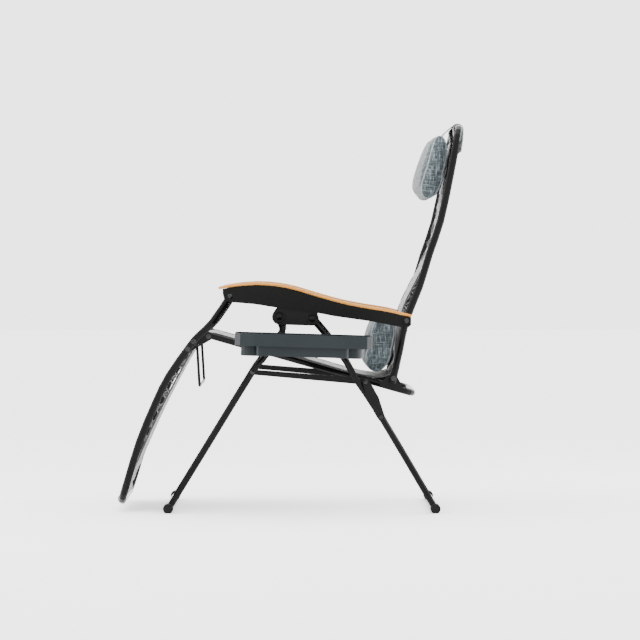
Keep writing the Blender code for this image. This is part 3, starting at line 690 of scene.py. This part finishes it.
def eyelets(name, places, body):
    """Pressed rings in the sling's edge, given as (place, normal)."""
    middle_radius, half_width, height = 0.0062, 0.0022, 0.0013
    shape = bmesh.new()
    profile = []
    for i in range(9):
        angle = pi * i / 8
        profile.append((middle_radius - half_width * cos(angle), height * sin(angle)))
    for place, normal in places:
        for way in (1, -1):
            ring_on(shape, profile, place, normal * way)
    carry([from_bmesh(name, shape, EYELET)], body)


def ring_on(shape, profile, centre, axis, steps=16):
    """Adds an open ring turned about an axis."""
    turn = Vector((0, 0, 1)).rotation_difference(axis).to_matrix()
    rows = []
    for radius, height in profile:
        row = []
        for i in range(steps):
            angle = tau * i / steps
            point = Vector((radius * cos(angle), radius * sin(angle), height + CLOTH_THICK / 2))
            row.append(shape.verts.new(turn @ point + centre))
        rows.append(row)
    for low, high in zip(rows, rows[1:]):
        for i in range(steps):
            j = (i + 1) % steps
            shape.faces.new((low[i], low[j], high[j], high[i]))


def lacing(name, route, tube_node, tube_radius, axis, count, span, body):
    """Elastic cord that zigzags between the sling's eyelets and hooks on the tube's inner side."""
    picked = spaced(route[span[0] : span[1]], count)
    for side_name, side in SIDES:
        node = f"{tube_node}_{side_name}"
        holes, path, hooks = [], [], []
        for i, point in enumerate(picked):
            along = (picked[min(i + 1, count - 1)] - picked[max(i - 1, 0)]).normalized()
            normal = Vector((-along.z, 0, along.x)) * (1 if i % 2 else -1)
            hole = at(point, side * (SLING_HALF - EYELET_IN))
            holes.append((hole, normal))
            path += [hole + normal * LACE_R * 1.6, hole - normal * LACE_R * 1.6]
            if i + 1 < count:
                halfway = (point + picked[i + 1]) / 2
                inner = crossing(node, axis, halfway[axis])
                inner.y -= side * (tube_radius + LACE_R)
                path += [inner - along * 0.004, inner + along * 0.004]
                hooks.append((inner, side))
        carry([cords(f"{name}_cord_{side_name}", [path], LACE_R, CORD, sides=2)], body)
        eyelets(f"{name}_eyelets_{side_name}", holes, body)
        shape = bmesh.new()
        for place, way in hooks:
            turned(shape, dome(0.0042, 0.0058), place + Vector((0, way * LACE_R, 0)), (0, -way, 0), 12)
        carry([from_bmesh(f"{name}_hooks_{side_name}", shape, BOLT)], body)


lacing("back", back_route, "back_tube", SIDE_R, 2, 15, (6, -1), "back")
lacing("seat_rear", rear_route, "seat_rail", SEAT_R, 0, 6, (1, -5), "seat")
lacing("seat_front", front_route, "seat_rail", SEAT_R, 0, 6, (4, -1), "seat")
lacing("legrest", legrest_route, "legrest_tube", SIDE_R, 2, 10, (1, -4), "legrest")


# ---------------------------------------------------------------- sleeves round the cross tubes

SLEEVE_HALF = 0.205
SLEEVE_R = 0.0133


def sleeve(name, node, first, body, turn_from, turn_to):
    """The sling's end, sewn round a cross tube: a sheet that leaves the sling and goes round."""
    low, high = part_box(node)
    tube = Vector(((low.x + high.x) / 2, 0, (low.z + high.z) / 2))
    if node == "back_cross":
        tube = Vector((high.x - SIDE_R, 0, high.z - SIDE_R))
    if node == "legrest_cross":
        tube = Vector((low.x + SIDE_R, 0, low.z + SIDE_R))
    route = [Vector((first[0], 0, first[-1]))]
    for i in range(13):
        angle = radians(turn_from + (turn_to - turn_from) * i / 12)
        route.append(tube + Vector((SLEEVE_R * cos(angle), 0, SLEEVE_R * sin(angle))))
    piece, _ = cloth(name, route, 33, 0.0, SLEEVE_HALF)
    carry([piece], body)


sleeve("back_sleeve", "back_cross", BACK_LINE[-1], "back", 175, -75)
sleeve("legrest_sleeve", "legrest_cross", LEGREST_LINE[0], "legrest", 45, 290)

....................

__INSTRUCTIONS FOR THE TASK__
Quote the data in full, keeping each word unchanged.

__EXERCISE ANSWER__
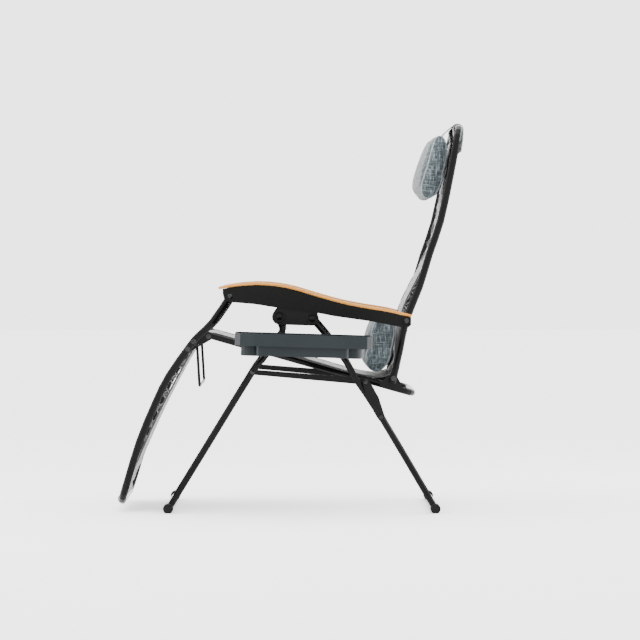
Keep writing the Blender code for this image. This is part 3, starting at line 690 of scene.py. This part finishes it.
def eyelets(name, places, body):
    """Pressed rings in the sling's edge, given as (place, normal)."""
    middle_radius, half_width, height = 0.0062, 0.0022, 0.0013
    shape = bmesh.new()
    profile = []
    for i in range(9):
        angle = pi * i / 8
        profile.append((middle_radius - half_width * cos(angle), height * sin(angle)))
    for place, normal in places:
        for way in (1, -1):
            ring_on(shape, profile, place, normal * way)
    carry([from_bmesh(name, shape, EYELET)], body)


def ring_on(shape, profile, centre, axis, steps=16):
    """Adds an open ring turned about an axis."""
    turn = Vector((0, 0, 1)).rotation_difference(axis).to_matrix()
    rows = []
    for radius, height in profile:
        row = []
        for i in range(steps):
            angle = tau * i / steps
            point = Vector((radius * cos(angle), radius * sin(angle), height + CLOTH_THICK / 2))
            row.append(shape.verts.new(turn @ point + centre))
        rows.append(row)
    for low, high in zip(rows, rows[1:]):
        for i in range(steps):
            j = (i + 1) % steps
            shape.faces.new((low[i], low[j], high[j], high[i]))


def lacing(name, route, tube_node, tube_radius, axis, count, span, body):
    """Elastic cord that zigzags between the sling's eyelets and hooks on the tube's inner side."""
    picked = spaced(route[span[0] : span[1]], count)
    for side_name, side in SIDES:
        node = f"{tube_node}_{side_name}"
        holes, path, hooks = [], [], []
        for i, point in enumerate(picked):
            along = (picked[min(i + 1, count - 1)] - picked[max(i - 1, 0)]).normalized()
            normal = Vector((-along.z, 0, along.x)) * (1 if i % 2 else -1)
            hole = at(point, side * (SLING_HALF - EYELET_IN))
            holes.append((hole, normal))
            path += [hole + normal * LACE_R * 1.6, hole - normal * LACE_R * 1.6]
            if i + 1 < count:
                halfway = (point + picked[i + 1]) / 2
                inner = crossing(node, axis, halfway[axis])
                inner.y -= side * (tube_radius + LACE_R)
                path += [inner - along * 0.004, inner + along * 0.004]
                hooks.append((inner, side))
        carry([cords(f"{name}_cord_{side_name}", [path], LACE_R, CORD, sides=2)], body)
        eyelets(f"{name}_eyelets_{side_name}", holes, body)
        shape = bmesh.new()
        for place, way in hooks:
            turned(shape, dome(0.0042, 0.0058), place + Vector((0, way * LACE_R, 0)), (0, -way, 0), 12)
        carry([from_bmesh(f"{name}_hooks_{side_name}", shape, BOLT)], body)


lacing("back", back_route, "back_tube", SIDE_R, 2, 15, (6, -1), "back")
lacing("seat_rear", rear_route, "seat_rail", SEAT_R, 0, 6, (1, -5), "seat")
lacing("seat_front", front_route, "seat_rail", SEAT_R, 0, 6, (4, -1), "seat")
lacing("legrest", legrest_route, "legrest_tube", SIDE_R, 2, 10, (1, -4), "legrest")


# ---------------------------------------------------------------- sleeves round the cross tubes

SLEEVE_HALF = 0.205
SLEEVE_R = 0.0133


def sleeve(name, node, first, body, turn_from, turn_to):
    """The sling's end, sewn round a cross tube: a sheet that leaves the sling and goes round."""
    low, high = part_box(node)
    tube = Vector(((low.x + high.x) / 2, 0, (low.z + high.z) / 2))
    if node == "back_cross":
        tube = Vector((high.x - SIDE_R, 0, high.z - SIDE_R))
    if node == "legrest_cross":
        tube = Vector((low.x + SIDE_R, 0, low.z + SIDE_R))
    route = [Vector((first[0], 0, first[-1]))]
    for i in range(13):
        angle = radians(turn_from + (turn_to - turn_from) * i / 12)
        route.append(tube + Vector((SLEEVE_R * cos(angle), 0, SLEEVE_R * sin(angle))))
    piece, _ = cloth(name, route, 33, 0.0, SLEEVE_HALF)
    carry([piece], body)


sleeve("back_sleeve", "back_cross", BACK_LINE[-1], "back", 175, -75)
sleeve("legrest_sleeve", "legrest_cross", LEGREST_LINE[0], "legrest", 45, 290)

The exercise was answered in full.